start INPUT ROWS
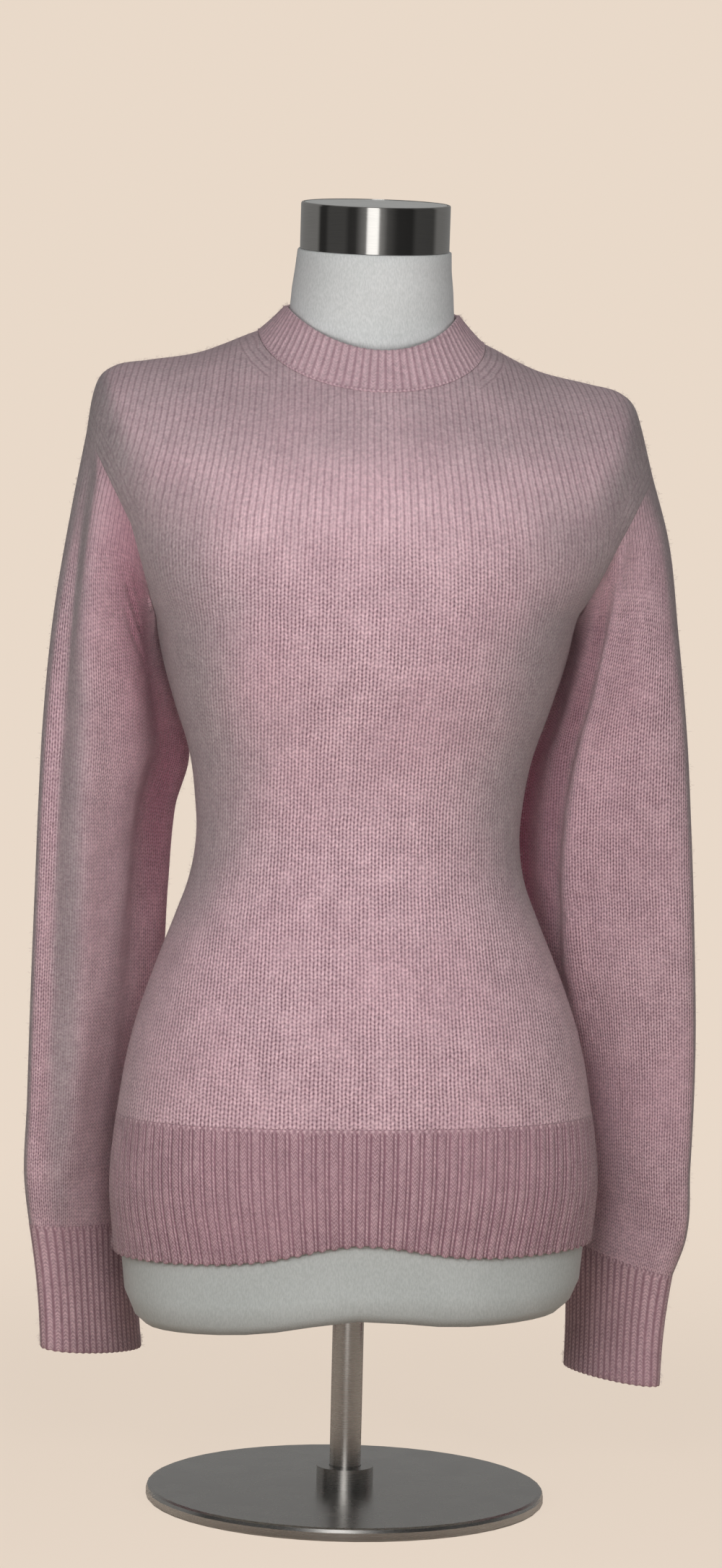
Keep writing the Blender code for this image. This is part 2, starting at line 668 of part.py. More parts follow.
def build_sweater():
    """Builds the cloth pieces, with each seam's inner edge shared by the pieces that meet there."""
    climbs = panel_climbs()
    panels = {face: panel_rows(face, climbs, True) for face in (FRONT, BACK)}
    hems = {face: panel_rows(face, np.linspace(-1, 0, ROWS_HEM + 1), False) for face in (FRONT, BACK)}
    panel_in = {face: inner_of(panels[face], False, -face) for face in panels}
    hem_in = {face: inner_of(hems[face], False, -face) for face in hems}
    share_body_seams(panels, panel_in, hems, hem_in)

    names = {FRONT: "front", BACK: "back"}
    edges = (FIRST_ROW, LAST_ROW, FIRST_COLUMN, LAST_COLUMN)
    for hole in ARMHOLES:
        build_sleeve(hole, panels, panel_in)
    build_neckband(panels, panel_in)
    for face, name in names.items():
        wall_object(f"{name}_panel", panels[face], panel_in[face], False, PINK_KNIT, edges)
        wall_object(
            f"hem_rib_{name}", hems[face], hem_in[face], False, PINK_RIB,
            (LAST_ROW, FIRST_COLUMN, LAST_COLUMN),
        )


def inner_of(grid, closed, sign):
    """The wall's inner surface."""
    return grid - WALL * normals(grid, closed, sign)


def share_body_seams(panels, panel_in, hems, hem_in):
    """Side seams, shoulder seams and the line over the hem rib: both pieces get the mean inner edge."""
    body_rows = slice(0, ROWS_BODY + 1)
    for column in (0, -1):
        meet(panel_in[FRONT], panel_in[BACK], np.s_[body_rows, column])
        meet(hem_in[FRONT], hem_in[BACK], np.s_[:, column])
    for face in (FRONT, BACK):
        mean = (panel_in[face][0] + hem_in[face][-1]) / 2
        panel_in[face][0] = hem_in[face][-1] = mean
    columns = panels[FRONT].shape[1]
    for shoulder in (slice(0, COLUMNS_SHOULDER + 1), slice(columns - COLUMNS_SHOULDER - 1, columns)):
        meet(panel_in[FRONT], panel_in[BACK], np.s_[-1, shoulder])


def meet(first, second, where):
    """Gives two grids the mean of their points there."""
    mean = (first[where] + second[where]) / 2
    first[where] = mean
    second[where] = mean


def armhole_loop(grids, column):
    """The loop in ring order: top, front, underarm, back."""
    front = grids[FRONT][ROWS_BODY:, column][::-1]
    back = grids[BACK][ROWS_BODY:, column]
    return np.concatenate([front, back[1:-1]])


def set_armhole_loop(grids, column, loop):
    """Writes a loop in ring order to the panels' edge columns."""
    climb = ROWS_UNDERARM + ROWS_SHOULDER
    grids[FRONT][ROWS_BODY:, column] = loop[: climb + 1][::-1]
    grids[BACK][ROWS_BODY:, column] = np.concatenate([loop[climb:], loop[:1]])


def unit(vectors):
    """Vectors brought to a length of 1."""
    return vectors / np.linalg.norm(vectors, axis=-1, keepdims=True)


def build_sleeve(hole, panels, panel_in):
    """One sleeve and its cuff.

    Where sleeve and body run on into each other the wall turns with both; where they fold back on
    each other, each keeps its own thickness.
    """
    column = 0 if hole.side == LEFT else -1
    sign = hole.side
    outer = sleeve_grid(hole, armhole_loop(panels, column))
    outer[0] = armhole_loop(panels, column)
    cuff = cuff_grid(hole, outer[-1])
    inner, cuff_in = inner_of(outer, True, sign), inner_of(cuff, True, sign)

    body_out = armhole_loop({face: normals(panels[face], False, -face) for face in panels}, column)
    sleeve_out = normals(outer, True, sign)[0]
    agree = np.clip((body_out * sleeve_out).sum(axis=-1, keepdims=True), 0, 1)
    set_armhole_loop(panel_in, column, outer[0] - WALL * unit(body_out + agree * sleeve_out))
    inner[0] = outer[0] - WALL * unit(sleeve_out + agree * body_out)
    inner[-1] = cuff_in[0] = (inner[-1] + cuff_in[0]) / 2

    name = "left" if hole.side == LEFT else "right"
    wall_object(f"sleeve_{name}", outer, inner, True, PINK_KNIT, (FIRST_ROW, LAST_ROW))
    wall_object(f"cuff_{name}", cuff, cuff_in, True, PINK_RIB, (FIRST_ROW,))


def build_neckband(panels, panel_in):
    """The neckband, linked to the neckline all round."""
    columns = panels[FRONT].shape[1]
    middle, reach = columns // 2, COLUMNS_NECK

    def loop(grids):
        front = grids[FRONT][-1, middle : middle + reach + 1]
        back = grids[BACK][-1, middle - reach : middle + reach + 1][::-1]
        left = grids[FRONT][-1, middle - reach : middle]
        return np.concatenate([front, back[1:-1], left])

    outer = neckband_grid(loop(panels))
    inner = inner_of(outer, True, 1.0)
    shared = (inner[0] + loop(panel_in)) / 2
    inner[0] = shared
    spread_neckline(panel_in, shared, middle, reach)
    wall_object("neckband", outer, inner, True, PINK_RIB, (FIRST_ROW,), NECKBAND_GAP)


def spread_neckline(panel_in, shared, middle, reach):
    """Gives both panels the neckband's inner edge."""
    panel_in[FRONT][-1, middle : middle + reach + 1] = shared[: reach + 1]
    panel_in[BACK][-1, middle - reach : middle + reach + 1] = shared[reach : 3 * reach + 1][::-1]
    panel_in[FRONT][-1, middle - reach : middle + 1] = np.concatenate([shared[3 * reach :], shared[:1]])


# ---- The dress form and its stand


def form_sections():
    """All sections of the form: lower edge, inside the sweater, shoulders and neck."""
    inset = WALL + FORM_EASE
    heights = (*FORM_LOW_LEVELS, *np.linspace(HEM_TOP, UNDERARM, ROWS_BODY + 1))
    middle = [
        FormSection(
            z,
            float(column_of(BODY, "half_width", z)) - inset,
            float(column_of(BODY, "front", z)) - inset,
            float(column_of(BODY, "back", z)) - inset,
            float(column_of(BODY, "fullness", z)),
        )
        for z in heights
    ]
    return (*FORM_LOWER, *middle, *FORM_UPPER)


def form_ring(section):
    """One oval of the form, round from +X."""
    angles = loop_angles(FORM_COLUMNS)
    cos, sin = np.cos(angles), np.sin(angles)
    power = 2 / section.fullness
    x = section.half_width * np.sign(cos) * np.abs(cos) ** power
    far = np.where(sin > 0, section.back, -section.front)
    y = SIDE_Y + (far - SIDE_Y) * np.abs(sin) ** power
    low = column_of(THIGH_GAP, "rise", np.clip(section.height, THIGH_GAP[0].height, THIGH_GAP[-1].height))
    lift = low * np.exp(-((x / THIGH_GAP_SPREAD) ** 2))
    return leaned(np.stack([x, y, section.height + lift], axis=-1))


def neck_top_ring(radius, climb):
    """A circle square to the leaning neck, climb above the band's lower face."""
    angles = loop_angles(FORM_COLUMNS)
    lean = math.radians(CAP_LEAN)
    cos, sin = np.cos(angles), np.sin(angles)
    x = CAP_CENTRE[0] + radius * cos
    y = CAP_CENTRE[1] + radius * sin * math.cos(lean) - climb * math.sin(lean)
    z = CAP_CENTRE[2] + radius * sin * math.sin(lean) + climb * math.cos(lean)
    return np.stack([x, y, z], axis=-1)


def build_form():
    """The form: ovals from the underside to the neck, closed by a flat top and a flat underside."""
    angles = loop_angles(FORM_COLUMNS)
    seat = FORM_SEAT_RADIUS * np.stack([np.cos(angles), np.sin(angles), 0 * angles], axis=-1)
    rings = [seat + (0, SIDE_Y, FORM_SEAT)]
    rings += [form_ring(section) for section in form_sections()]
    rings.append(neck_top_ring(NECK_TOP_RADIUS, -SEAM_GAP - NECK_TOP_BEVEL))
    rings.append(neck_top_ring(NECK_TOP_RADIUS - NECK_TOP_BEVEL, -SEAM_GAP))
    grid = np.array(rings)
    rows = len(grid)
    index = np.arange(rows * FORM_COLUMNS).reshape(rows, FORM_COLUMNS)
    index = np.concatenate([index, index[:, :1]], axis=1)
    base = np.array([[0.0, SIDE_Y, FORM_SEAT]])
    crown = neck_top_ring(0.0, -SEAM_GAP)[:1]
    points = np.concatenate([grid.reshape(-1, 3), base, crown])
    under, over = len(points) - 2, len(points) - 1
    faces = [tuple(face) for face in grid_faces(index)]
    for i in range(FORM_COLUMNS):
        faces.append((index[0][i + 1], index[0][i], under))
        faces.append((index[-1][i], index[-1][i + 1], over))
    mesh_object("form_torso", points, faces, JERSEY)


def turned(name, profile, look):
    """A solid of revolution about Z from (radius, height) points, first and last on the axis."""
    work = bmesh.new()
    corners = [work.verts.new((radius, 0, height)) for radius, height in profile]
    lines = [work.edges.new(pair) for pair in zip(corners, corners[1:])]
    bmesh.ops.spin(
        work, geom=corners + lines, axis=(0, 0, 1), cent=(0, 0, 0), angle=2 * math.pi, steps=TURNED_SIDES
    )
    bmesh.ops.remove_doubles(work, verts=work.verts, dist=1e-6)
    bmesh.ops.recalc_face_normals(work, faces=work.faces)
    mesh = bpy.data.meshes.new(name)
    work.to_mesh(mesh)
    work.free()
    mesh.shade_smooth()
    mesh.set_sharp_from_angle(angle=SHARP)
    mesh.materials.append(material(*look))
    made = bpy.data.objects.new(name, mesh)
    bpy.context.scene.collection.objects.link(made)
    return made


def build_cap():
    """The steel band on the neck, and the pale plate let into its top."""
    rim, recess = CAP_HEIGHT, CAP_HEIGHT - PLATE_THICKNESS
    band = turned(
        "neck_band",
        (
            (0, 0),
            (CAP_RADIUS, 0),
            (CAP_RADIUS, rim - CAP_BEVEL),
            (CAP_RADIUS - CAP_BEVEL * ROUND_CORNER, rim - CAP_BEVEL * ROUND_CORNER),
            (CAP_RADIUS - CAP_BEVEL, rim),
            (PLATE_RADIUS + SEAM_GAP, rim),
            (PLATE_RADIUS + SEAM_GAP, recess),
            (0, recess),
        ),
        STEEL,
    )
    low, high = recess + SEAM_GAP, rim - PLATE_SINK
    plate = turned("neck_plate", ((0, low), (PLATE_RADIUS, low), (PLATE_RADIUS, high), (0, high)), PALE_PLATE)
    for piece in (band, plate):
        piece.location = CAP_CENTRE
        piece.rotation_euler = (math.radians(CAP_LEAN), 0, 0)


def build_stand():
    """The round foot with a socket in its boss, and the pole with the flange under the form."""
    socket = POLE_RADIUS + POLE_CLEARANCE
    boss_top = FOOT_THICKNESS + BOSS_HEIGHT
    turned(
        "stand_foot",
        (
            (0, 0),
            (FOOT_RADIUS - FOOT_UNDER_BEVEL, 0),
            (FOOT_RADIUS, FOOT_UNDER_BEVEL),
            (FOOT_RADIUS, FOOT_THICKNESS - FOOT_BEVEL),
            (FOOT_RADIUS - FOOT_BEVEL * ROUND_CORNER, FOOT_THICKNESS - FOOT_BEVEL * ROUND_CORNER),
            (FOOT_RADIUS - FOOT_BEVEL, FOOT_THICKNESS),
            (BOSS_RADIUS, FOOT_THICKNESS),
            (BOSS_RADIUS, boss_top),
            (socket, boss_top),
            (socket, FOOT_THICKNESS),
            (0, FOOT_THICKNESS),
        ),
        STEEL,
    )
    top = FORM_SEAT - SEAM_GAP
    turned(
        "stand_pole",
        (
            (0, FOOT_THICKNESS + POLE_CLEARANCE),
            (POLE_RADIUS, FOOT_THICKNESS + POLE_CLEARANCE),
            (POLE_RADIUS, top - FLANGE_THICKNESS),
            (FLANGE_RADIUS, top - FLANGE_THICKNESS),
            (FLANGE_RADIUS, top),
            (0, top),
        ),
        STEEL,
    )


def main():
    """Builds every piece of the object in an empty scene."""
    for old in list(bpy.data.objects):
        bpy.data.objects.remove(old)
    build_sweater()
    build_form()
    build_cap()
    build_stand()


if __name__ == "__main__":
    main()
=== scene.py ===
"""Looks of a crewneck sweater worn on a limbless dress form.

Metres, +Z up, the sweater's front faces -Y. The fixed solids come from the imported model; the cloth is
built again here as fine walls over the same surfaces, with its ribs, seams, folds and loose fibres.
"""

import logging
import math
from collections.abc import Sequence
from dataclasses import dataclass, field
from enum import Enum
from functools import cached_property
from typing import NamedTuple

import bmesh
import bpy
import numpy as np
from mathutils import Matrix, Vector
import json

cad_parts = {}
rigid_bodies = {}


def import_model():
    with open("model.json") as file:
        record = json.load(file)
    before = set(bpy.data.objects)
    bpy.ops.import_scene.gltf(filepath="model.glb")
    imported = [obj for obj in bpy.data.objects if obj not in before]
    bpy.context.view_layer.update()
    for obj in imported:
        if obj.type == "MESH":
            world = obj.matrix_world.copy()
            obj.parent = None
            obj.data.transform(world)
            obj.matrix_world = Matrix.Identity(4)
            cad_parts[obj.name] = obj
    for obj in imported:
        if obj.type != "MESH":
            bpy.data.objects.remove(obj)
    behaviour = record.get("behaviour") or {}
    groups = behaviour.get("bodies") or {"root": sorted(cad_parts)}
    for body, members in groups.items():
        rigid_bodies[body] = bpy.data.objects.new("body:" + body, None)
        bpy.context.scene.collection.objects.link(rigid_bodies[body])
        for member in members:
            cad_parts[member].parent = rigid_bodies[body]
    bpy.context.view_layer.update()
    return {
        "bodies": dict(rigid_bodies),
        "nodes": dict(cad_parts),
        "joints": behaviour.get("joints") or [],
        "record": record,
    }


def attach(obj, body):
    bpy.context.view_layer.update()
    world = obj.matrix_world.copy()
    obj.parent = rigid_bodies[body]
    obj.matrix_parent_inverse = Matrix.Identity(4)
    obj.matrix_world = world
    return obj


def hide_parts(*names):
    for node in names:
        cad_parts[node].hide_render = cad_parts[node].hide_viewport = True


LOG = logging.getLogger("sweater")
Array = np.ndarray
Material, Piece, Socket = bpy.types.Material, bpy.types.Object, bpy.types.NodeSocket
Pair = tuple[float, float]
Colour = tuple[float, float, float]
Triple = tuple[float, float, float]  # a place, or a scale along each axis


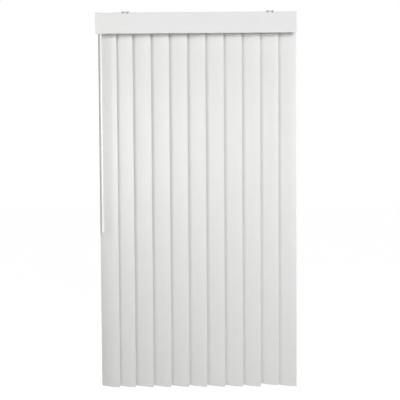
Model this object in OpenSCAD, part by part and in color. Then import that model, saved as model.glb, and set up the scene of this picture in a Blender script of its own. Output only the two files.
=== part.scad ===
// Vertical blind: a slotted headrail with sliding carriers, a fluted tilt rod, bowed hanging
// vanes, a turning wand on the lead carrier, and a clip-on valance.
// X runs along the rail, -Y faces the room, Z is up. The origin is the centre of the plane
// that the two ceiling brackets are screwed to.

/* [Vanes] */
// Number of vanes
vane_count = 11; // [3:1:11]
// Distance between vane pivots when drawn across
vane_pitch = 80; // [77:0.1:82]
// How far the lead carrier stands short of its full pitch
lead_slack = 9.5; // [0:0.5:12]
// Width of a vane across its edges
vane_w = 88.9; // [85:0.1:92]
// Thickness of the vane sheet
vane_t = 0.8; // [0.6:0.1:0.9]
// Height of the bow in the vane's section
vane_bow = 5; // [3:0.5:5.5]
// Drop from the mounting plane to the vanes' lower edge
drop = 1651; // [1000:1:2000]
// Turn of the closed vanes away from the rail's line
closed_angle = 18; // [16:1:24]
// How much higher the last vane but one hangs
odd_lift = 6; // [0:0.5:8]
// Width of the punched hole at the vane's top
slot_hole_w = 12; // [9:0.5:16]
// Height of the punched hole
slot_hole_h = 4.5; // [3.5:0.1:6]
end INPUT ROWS
> _EXERCISE_
From the entries above, copy each line holding "this".

> _SOLUTION_
Keep writing the Blender code for this image. This is part 2, starting at line 668 of part.py. More parts follow.
Model this object in OpenSCAD, part by part and in color. Then import that model, saved as model.glb, and set up the scene of this picture in a Blender script of its own. Output only the two files.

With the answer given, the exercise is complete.